» TASK TO CARRY OUT
Restate the whole listing exactly.
## start PROVIDED DATA
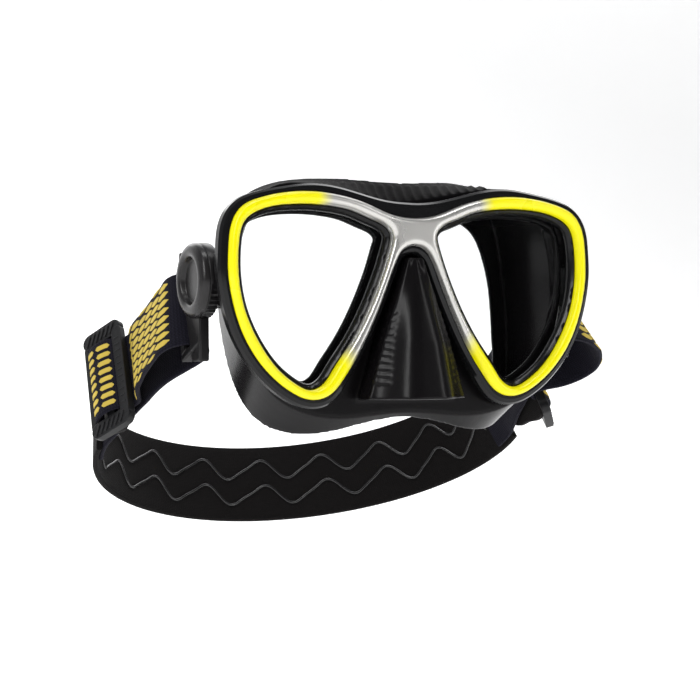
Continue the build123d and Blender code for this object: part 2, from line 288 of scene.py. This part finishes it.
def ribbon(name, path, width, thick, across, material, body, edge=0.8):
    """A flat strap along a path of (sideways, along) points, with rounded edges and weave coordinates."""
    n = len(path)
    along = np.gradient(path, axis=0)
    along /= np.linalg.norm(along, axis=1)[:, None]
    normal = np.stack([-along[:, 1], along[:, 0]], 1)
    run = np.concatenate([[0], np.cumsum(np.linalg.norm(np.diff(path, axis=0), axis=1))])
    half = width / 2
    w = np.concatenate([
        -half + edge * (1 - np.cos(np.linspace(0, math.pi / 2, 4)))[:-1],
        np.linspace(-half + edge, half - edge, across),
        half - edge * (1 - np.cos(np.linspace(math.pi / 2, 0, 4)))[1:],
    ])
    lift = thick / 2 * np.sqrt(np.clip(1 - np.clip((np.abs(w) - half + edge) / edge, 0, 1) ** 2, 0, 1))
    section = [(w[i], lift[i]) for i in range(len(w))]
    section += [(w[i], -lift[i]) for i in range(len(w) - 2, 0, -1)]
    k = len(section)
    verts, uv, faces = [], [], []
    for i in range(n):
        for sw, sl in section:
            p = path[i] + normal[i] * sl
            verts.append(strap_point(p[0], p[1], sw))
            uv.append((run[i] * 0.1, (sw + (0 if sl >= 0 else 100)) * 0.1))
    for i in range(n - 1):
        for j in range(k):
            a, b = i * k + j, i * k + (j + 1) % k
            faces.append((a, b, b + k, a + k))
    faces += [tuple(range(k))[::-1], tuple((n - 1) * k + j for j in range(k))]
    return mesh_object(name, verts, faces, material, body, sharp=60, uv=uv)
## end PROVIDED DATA
» COMPLETED TASK
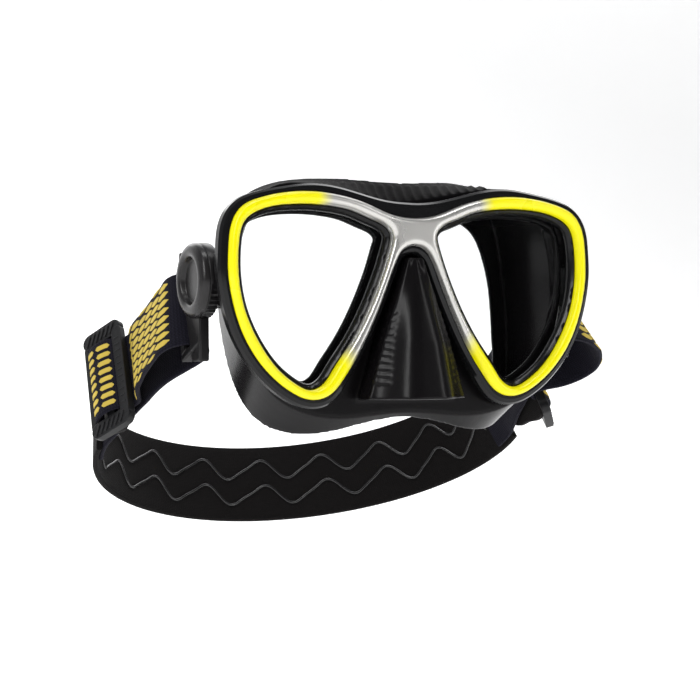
Continue the build123d and Blender code for this object: part 2, from line 288 of scene.py. This part finishes it.
def ribbon(name, path, width, thick, across, material, body, edge=0.8):
    """A flat strap along a path of (sideways, along) points, with rounded edges and weave coordinates."""
    n = len(path)
    along = np.gradient(path, axis=0)
    along /= np.linalg.norm(along, axis=1)[:, None]
    normal = np.stack([-along[:, 1], along[:, 0]], 1)
    run = np.concatenate([[0], np.cumsum(np.linalg.norm(np.diff(path, axis=0), axis=1))])
    half = width / 2
    w = np.concatenate([
        -half + edge * (1 - np.cos(np.linspace(0, math.pi / 2, 4)))[:-1],
        np.linspace(-half + edge, half - edge, across),
        half - edge * (1 - np.cos(np.linspace(math.pi / 2, 0, 4)))[1:],
    ])
    lift = thick / 2 * np.sqrt(np.clip(1 - np.clip((np.abs(w) - half + edge) / edge, 0, 1) ** 2, 0, 1))
    section = [(w[i], lift[i]) for i in range(len(w))]
    section += [(w[i], -lift[i]) for i in range(len(w) - 2, 0, -1)]
    k = len(section)
    verts, uv, faces = [], [], []
    for i in range(n):
        for sw, sl in section:
            p = path[i] + normal[i] * sl
            verts.append(strap_point(p[0], p[1], sw))
            uv.append((run[i] * 0.1, (sw + (0 if sl >= 0 else 100)) * 0.1))
    for i in range(n - 1):
        for j in range(k):
            a, b = i * k + j, i * k + (j + 1) % k
            faces.append((a, b, b + k, a + k))
    faces += [tuple(range(k))[::-1], tuple((n - 1) * k + j for j in range(k))]
    return mesh_object(name, verts, faces, material, body, sharp=60, uv=uv)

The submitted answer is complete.